Entries supplied:
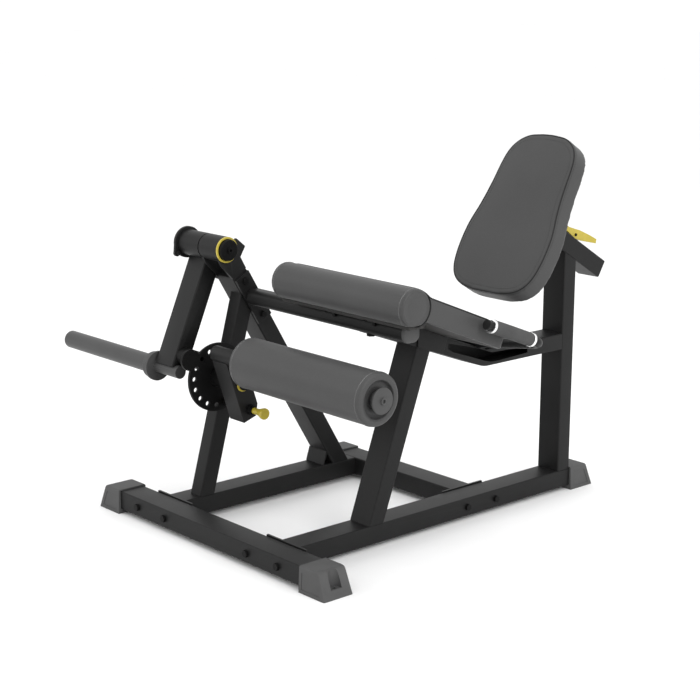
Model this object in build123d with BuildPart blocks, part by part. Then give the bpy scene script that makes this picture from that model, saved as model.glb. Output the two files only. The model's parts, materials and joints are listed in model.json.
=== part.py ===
from build123d import *
import math
import os

# Plate-loaded leg extension machine. Millimetres, +Z up, front of the machine towards -Y.
# The origin lies on the floor, below the middle of the machine's bounding box.

# ---------------------------------------------------------------- driving dimensions
SEAT_X = 369.5             # lateral place of the seat's middle plane
FRONT_Y = -587.9           # front face of the front base tube
BASE_Z = 12.0               # underside of the base tubes, held up by the feet

TUBE_W = 75.0               # main tube width
TUBE_H = 50.0               # main tube height
WALL = 3.0                  # tube wall
TUBE_R = 4.0                # outer radius of the tubes' long edges
HALF_W = TUBE_W / 2
BASE_TOP = TUBE_H           # top of the base tubes above their underside

# Lateral places, measured from the seat's middle plane.
LEFT_NEAR = -431.0          # inner face of the weight-side frame
LEFT_FAR = LEFT_NEAR - TUBE_W
CROSS_FAR = -610.0          # far end of the front base tube, where its foot begins
CROSS_NEAR = 138.0          # near end of the front base tube, where its foot begins
TUBE_IN_FOOT = 40.0         # tube length inside a foot
REAR_CROSS_Y = 678.0        # front face of the rear cross tube
SEAT_BASE_END = 1063.5      # rear end of the seat base tube, where its foot begins

# Side-view points are (rearward from the front face, up from the base tubes' underside).
KNEE_AXIS = (227.0, 700.0)
ARM_LEAN = math.radians(23.0)
ARM_NEAR = -512.0
ARM_FRONT_N = 9.0
ARM_DEPTH = 50.0
ARM_LENGTH = 330.0
HUB_R = 34.0
SHAFT_R = 12.5
RUNNING_GAP = 0.05
BODY_GAP = 0.4              # free space between faces of different moving bodies

POST_ANGLE = math.radians(58.7)
POST_FRONT_N = 534.5
POST_DEPTH = 50.0
POST_TOP_T = 400.0

HORN_T = 338.0
HORN_N = 30.0
HORN_R = 24.5
HORN_CORE_R = 17.0
HORN_END = -1025.0
HORN_DISC_R = 40.0
HORN_DISC_LOW = -604.0
HORN_CORE_END = -497.0

DISC_AXIS = (185.0, 370.0)
DISC_R = 91.0
DISC_LOW = -427.0
DISC_THICK = 8.0
DISC_HOLES = 16
DISC_PITCH_R = 74.0
PIN_R = 6.0
PIN_HOLE_R = 6.4

LEVER_ANGLE = math.radians(71.4)
LEVER_LOW = -375.0
LEVER_W = 60.0
LEVER_DEPTH = 56.0
ROLLER_AXIS = (148.0, 447.0)
ROLLER_R = 65.0
ROLLER_HALF = 242.5
STUB_R = 21.0

ROLL_AXIS = (266.0, 644.0)
ROLL_R = 47.0
ROLL_HALF = 241.5

BEAM_AXIS = (311.0, 568.0)
BEAM_DEPTH = 50.0
BEAM_H = 42.0
BEAM_END = 170.0

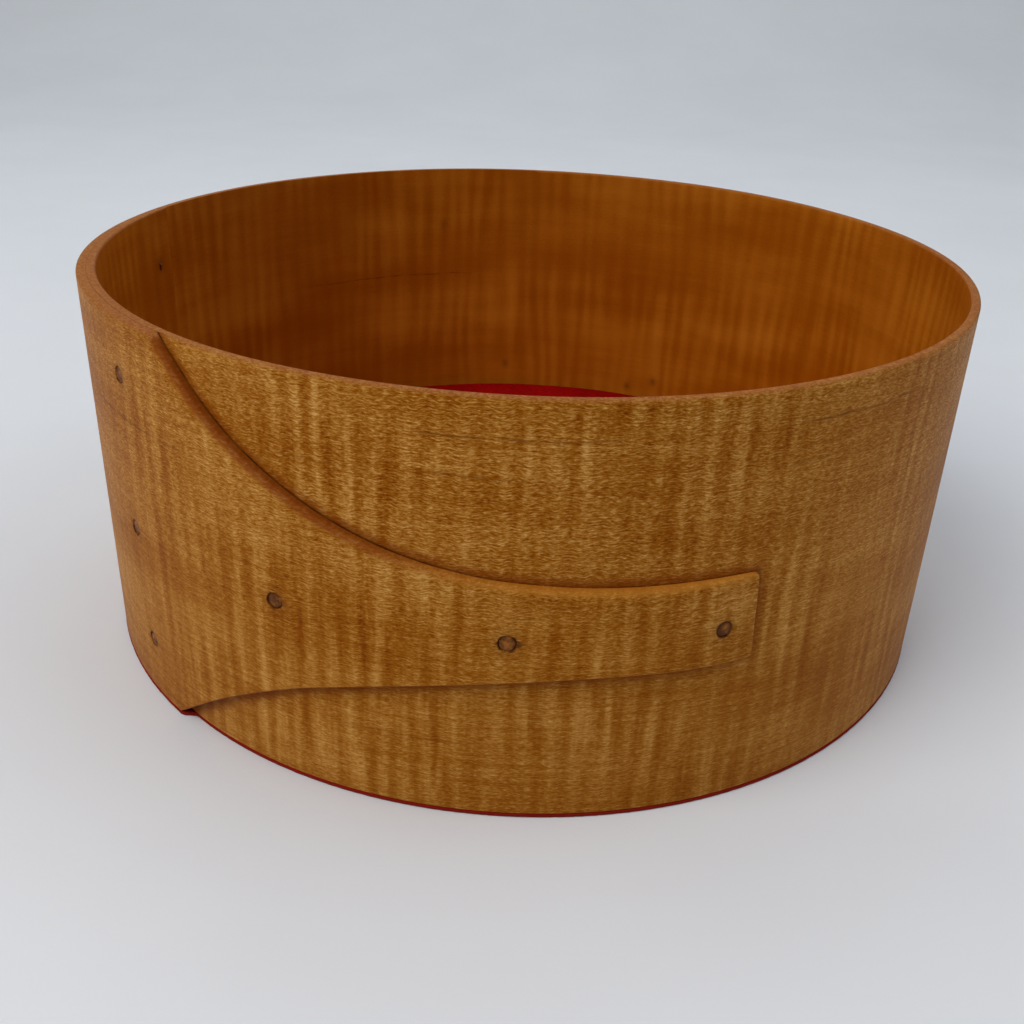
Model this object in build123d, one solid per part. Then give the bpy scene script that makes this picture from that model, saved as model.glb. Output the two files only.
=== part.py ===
from build123d import *
import os
from math import cos, degrees, radians, sin

# A round bentwood open box in the Shaker manner. One steamed hardwood strip is wrapped round a turned
# base, its outer end is cut to a single swallowtail finger that laps over the front, and copper tacks
# are driven through both layers and clinched inside. Felt lines the floor and the foot.
#
# Frame: millimetres, +Z up. The origin is on the axis of the inside wall, on the surface the box stands
# on. Directions round the wall are angles in degrees from the front (-Y), growing towards +X. The strip
# starts on the left at the back, runs once round by the front, and ends on top of its own beginning.

# Overall sizes
OUTER_DIAMETER = 177.8
TOTAL_HEIGHT = 76.2
STRIP_THICKNESS = 1.75
GLUE_LINE = 0.08
RIM_EASING = 0.45
SPARE_ANGLE = 1.0

# Base and felts
FOOT_FELT_THICKNESS = 0.85
FOOT_FELT_PROUD = 0.15
BASE_THICKNESS = 10.75
BASE_GLUE_LINE = 0.05
FLOOR_FELT_THICKNESS = 1.4
FLOOR_FELT_CLEARANCE = 0.5

# Plan of the strip: the feathered inner end, and the stretch over which the lap climbs on to it
INNER_END = -104.0
CLIMB_START = -122.0
CLIMB_END = -66.0
CLIMB_STATIONS = 9
FINGER_ROOT = -48.0
FULL_TURN = 360.0

# Swallowtail finger on the lap's outer face: distance along the strip from the front, and height
FINGER_UPPER_EDGE = [
    (-65.4, TOTAL_HEIGHT),
    (-53.2, 65.4),
    (-38.3, 56.4),
    (-23.1, 50.4),
    (-7.9, 47.1),
    (7.4, 45.8),
    (39.6, 45.6),
]
FINGER_LOWER_EDGE = [
    (-69.6, FOOT_FELT_THICKNESS),
    (-53.4, 12.1),
    (-38.4, 20.0),
    (-23.2, 24.9),
    (-7.9, 28.0),
    (7.4, 29.7),
    (40.3, 29.7),
]
FINGER_BEVEL = 0.6
TIP_THINNING = 1.0
TIP_THINNING_ANGLE = 14.0

# Copper tacks
HEAD_DIAMETER = 2.85
HEAD_THICKNESS = 0.5
HEAD_CROWN = 0.12
HEAD_SUNK = 0.12
HEAD_POCKET_MARGIN = 0.1
SHANK_WIDTH = 1.1
SHANK_TIP_WIDTH = 0.7
PILOT_DIAMETER = 1.6
CLINCH_LENGTH = 1.6
CLINCH_HEIGHT = 0.4

# Tack places: angle, height
TACKS = {
    "finger_tack_tip": (21.5, 36.5),
    "finger_tack_middle": (-0.9, 36.4),
    "finger_tack_root": (-25.7, 36.7),
    "lap_tack_top": (-49.2, 65.8),
    "lap_tack_middle": (-50.2, 36.1),
    "lap_tack_bottom": (-49.2, 12.8),
    "end_tack_top": (-100.8, 64.4),
    "end_tack_middle": (-100.8, 36.1),
    "end_tack_bottom": (-100.8, 12.8),
}

# Worked out from the sizes above
WALL_OUTER = OUTER_DIAMETER / 2
WALL_INNER = WALL_OUTER - STRIP_THICKNESS
LAP_INNER = WALL_OUTER + GLUE_LINE
LAP_OUTER = LAP_INNER + STRIP_THICKNESS
LAP_STEP = LAP_OUTER - WALL_OUTER
STRIP_HEIGHT = TOTAL_HEIGHT - FOOT_FELT_THICKNESS
BASE_TOP = FOOT_FELT_THICKNESS + BASE_THICKNESS
FINGER_TIP_LENGTH = max(FINGER_UPPER_EDGE[-1][0], FINGER_LOWER_EDGE[-1][0])
FINGER_TIP_ANGLE = degrees(FINGER_TIP_LENGTH / LAP_OUTER)
HEAD_RADIUS = HEAD_DIAMETER / 2


def at(radius, angle):
    """The point at an angle round the wall."""
    return Vector(radius * sin(radians(angle)), -radius * cos(radians(angle)))


def along(angle):
    """The direction in which the angle grows."""
    return Vector(cos(radians(angle)), sin(radians(angle)))


def climb(angle):
    """How far the lap stands out over the feathered inner end: nothing, rising to one whole layer."""
    share = (angle - CLIMB_START) / (CLIMB_END - CLIMB_START)
    share = min(max(share, 0.0), 1.0)
    return LAP_STEP * share * share * (3 - 2 * share)


def lap_surface(angle):
    """The radius of the outer face where a tack goes in."""
    thinned_from = FINGER_TIP_ANGLE - TIP_THINNING_ANGLE
    share = max(0.0, (angle - thinned_from) / TIP_THINNING_ANGLE)
    return WALL_OUTER + climb(angle) - TIP_THINNING * share * share


def round_arc(radius, start, end):
    return ThreePointArc(at(radius, start), at(radius, (start + end) / 2), at(radius, end))


def climbing_curve(radius, start, end):
    """A curve along the climb that would lie on radius if the lap didn't stand out."""
    step = (end - start) / (CLIMB_STATIONS - 1)
    angles = [start + step * station for station in range(CLIMB_STATIONS)]
    return Spline(*[at(radius + climb(angle), angle) for angle in angles])


def strip_plan():
    """The plan of the full-height strip: a spiral whose inner end is feathered under the lap."""
    first_turn_end = CLIMB_START + FULL_TURN
    feather_face = WALL_INNER - GLUE_LINE
    lap_inner_end = at(LAP_INNER, FINGER_ROOT)
    lap_outer_end = at(LAP_OUTER, FINGER_ROOT)
    inner_end_outside = at(feather_face + climb(INNER_END), INNER_END)
    edges = [
        round_arc(WALL_INNER, INNER_END, first_turn_end),
        climbing_curve(WALL_INNER, CLIMB_START, CLIMB_END),
        round_arc(LAP_INNER, CLIMB_END, FINGER_ROOT),
        Line(lap_inner_end, lap_outer_end),
        round_arc(LAP_OUTER, FINGER_ROOT, CLIMB_END),
        climbing_curve(WALL_OUTER, CLIMB_END, CLIMB_START),
        round_arc(WALL_OUTER, first_turn_end, CLIMB_END),
        climbing_curve(feather_face, CLIMB_END, INNER_END),
        Line(inner_end_outside, at(WALL_INNER, INNER_END)),
    ]
    return make_face(edges)


def wound_strip():
    plan = Pos(0, 0, FOOT_FELT_THICKNESS) * strip_plan()
    return extrude(plan, STRIP_HEIGHT)


def seen_from_front(point):
    """A place on the finger, given along the strip and up, as seen square on from the front."""
    length, height = point
    return LAP_INNER * sin(length / LAP_OUTER), height


def finger_outline():
    upper = [seen_from_front(point) for point in FINGER_UPPER_EDGE]
    lower = [seen_from_front(point) for point in FINGER_LOWER_EDGE]
    root = at(LAP_INNER, FINGER_ROOT).X
    edges = [
        Line((root, FOOT_FELT_THICKNESS), lower[0]),
        Spline(*lower),
        Line(lower[-1], upper[-1]),
        Spline(*upper),
        Line(upper[0], (root, TOTAL_HEIGHT)),
        Line((root, TOTAL_HEIGHT), (root, FOOT_FELT_THICKNESS)),
    ]
    return Plane.XZ * make_face(edges)


def finger_envelope():
    """The space the finger stays within: its outer face dips where the tip is thinned."""
    past_tip = FINGER_TIP_ANGLE + SPARE_ANGLE
    before_root = FINGER_ROOT - SPARE_ANGLE
    dip_start = FINGER_TIP_ANGLE - TIP_THINNING_ANGLE
    inside = WALL_INNER
    thinned = LAP_OUTER - TIP_THINNING
    dip = Spline(
        at(LAP_OUTER, dip_start),
        at(thinned, past_tip),
        tangents=[along(dip_start), along(past_tip + TIP_THINNING_ANGLE / 2)],
    )
    edges = [
        round_arc(LAP_OUTER, before_root, dip_start),
        dip,
        Line(at(thinned, past_tip), at(inside, past_tip)),
        round_arc(inside, past_tip, before_root),
        Line(at(inside, before_root), at(LAP_OUTER, before_root)),
    ]
    return extrude(make_face(edges), 2 * TOTAL_HEIGHT)


def finger():
    """The outline on the lap's inner face, thickened outwards, which leaves its sides radial."""
    past_tip = FINGER_TIP_ANGLE + SPARE_ANGLE
    lap_face = Face.extrude(round_arc(LAP_INNER, FINGER_ROOT, past_tip), (0, 0, TOTAL_HEIGHT))
    in_front = extrude(finger_outline(), 2 * LAP_OUTER)
    patch = lap_face & in_front
    return Solid.thicken(patch, -STRIP_THICKNESS) & finger_envelope()


def is_finger_edge(edge):
    """The edges of the finger's outer face: both long curves and the tip."""
    middle = edge.position_at(0.5)
    radius = (middle.X**2 + middle.Y**2) ** 0.5
    outside = radius > LAP_OUTER - TIP_THINNING
    past_root = middle.X > at(LAP_OUTER, FINGER_ROOT).X and middle.Y < 0
    level = edge.bounding_box().size.Z < RIM_EASING
    at_rim = min(middle.Z - FOOT_FELT_THICKNESS, TOTAL_HEIGHT - middle.Z) < RIM_EASING
    return outside and past_root and not (level and at_rim)


def tack_plane(angle, height):
    """Where a tack goes in: X round the wall, Y up and Z outwards."""
    place = at(lap_surface(angle), angle)
    return Plane(origin=(place.X, place.Y, height), x_dir=along(angle), z_dir=at(1, angle))


def tack_pocket(angle, height):
    """The shallow pocket that the head beds into, and the pilot hole for the shank."""
    depth = HEAD_SUNK + HEAD_THICKNESS
    through = LAP_OUTER - WALL_INNER + PILOT_DIAMETER
    align = (Align.CENTER, Align.CENTER, Align.MAX)
    seat = Pos(0, 0, depth) * Cylinder(HEAD_RADIUS + HEAD_POCKET_MARGIN, 2 * depth, align=align)
    pilot = Cylinder(PILOT_DIAMETER / 2, through, align=align)
    return tack_plane(angle, height) * (seat + pilot)


def tack_head():
    axis = Line((0, HEAD_CROWN), (0, -HEAD_THICKNESS))
    under = Line((0, -HEAD_THICKNESS), (HEAD_RADIUS, -HEAD_THICKNESS))
    edge = Line((HEAD_RADIUS, -HEAD_THICKNESS), (HEAD_RADIUS, 0))
    crown = TangentArc((0, HEAD_CROWN), (HEAD_RADIUS, 0), tangent=(1, 0))
    profile = Plane.XZ * make_face([axis, under, edge, crown])
    return Pos(0, 0, -HEAD_SUNK) * revolve(profile, Axis.Z)


def tack(angle, height):
    """A copper tack: crowned head, tapered square shank, and a tip clinched on the inside wall."""
    wall = lap_surface(angle) - WALL_INNER
    shank_start = -HEAD_SUNK - HEAD_THICKNESS
    shank_end = -wall - CLINCH_HEIGHT
    tip_width = SHANK_TIP_WIDTH
    shank = loft([
        Pos(0, 0, shank_start) * Rectangle(SHANK_WIDTH, SHANK_WIDTH),
        Pos(0, 0, shank_end) * Rectangle(tip_width, tip_width),
    ])
    turn = 1 if height < BASE_TOP + CLINCH_LENGTH + SHANK_WIDTH else -1
    root_middle = (0, 0, -wall - CLINCH_HEIGHT / 2)
    tip_middle = (0, turn * CLINCH_LENGTH, -wall - CLINCH_HEIGHT / 4)
    root = Plane(origin=root_middle, x_dir=(1, 0, 0), z_dir=(0, turn, 0))
    tip = Plane(origin=tip_middle, x_dir=(1, 0, 0), z_dir=(0, turn, 0))
    clinch = loft([
        root * Rectangle(tip_width, CLINCH_HEIGHT),
        tip * Rectangle(tip_width / 3, CLINCH_HEIGHT / 3),
    ])
    return tack_plane(angle, height) * (tack_head() + shank + clinch)


def inner_rim_easing():
    """The ring of wood worn away along the inside of the rim."""
    corner = (WALL_INNER, TOTAL_HEIGHT)
    outside = Line((WALL_INNER + RIM_EASING, TOTAL_HEIGHT), corner)
    inside = Line(corner, (WALL_INNER, TOTAL_HEIGHT - RIM_EASING))
    centre = (WALL_INNER + RIM_EASING, TOTAL_HEIGHT - RIM_EASING)
    rounding = CenterArc(centre, RIM_EASING, 90, 90)
    return revolve(Plane.XZ * make_face([outside, inside, rounding]), Axis.Z)


def band():
    """The wound strip with its finger, edges eased, and a pocket and pilot hole for every tack."""
    strip = (wound_strip() + finger()).solid()
    strip = chamfer(strip.edges().filter_by(is_finger_edge), FINGER_BEVEL)
    rim = strip.edges().filter_by_position(Axis.Z, TOTAL_HEIGHT, TOTAL_HEIGHT)
    outer_circle = rim.sort_by(SortBy.LENGTH)[-2]
    strip = fillet([outer_circle], RIM_EASING)
    strip -= inner_rim_easing()
    for angle, height in TACKS.values():
        strip -= tack_pocket(angle, height)
    return strip


def foot_felt():
    """Felt under the whole foot, trimmed to the band with its step at the lap, a little proud."""
    notch = degrees(FINGER_LOWER_EDGE[0][0] / LAP_OUTER)
    wall_edge = WALL_OUTER + FOOT_FELT_PROUD
    lap_edge = LAP_OUTER + FOOT_FELT_PROUD
    edges = [
        round_arc(wall_edge, notch, CLIMB_START + FULL_TURN),
        climbing_curve(wall_edge, CLIMB_START, CLIMB_END),
        round_arc(lap_edge, CLIMB_END, notch),
        Line(at(lap_edge, notch), at(wall_edge, notch)),
    ]
    return extrude(make_face(edges), FOOT_FELT_THICKNESS)


def disc(radius, bottom, thickness):
    align = (Align.CENTER, Align.CENTER, Align.MIN)
    return Pos(0, 0, bottom) * Cylinder(radius, thickness, align=align)


def parts():
    pieces = {
        "band": band(),
        "base_disc": disc(WALL_INNER - BASE_GLUE_LINE, FOOT_FELT_THICKNESS, BASE_THICKNESS),
        "floor_felt": disc(WALL_INNER - FLOOR_FELT_CLEARANCE, BASE_TOP, FLOOR_FELT_THICKNESS),
        "foot_felt": foot_felt(),
    }
    for name, place in TACKS.items():
        pieces[name] = tack(*place)
    return pieces


os.makedirs("parts", exist_ok=True)
for name, piece in parts().items():
    export_step(piece, f"parts/{name}.step")
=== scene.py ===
import math
import random

import bpy
import numpy as np
from mathutils import Matrix, Vector, noise


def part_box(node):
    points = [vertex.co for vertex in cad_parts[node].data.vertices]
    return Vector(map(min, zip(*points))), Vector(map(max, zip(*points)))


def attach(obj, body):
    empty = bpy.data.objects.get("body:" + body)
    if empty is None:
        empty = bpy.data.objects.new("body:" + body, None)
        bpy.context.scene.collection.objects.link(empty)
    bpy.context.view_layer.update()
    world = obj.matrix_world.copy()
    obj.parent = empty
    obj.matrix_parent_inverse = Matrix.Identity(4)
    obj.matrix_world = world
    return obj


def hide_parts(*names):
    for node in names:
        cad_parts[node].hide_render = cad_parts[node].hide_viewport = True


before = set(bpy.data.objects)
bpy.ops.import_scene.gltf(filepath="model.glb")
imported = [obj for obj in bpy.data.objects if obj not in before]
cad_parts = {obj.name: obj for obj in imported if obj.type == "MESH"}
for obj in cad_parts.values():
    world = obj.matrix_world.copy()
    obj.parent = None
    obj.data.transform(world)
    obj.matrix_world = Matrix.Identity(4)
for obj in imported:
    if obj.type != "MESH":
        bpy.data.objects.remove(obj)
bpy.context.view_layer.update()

# A round bentwood box with one swallowtail finger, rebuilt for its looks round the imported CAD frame.
# Metres, +Z up, origin on the axis of the inside wall at the surface the box stands on. Directions round
# the wall are angles in degrees from the front (-Y), growing towards +X.

MM = 0.001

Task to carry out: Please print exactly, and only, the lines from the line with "Model this object in build123d, one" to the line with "from math import cos, degrees, radians, sin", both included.

Written solution:
Model this object in build123d, one solid per part. Then give the bpy scene script that makes this picture from that model, saved as model.glb. Output the two files only.
=== part.py ===
from build123d import *
import os
from math import cos, degrees, radians, sin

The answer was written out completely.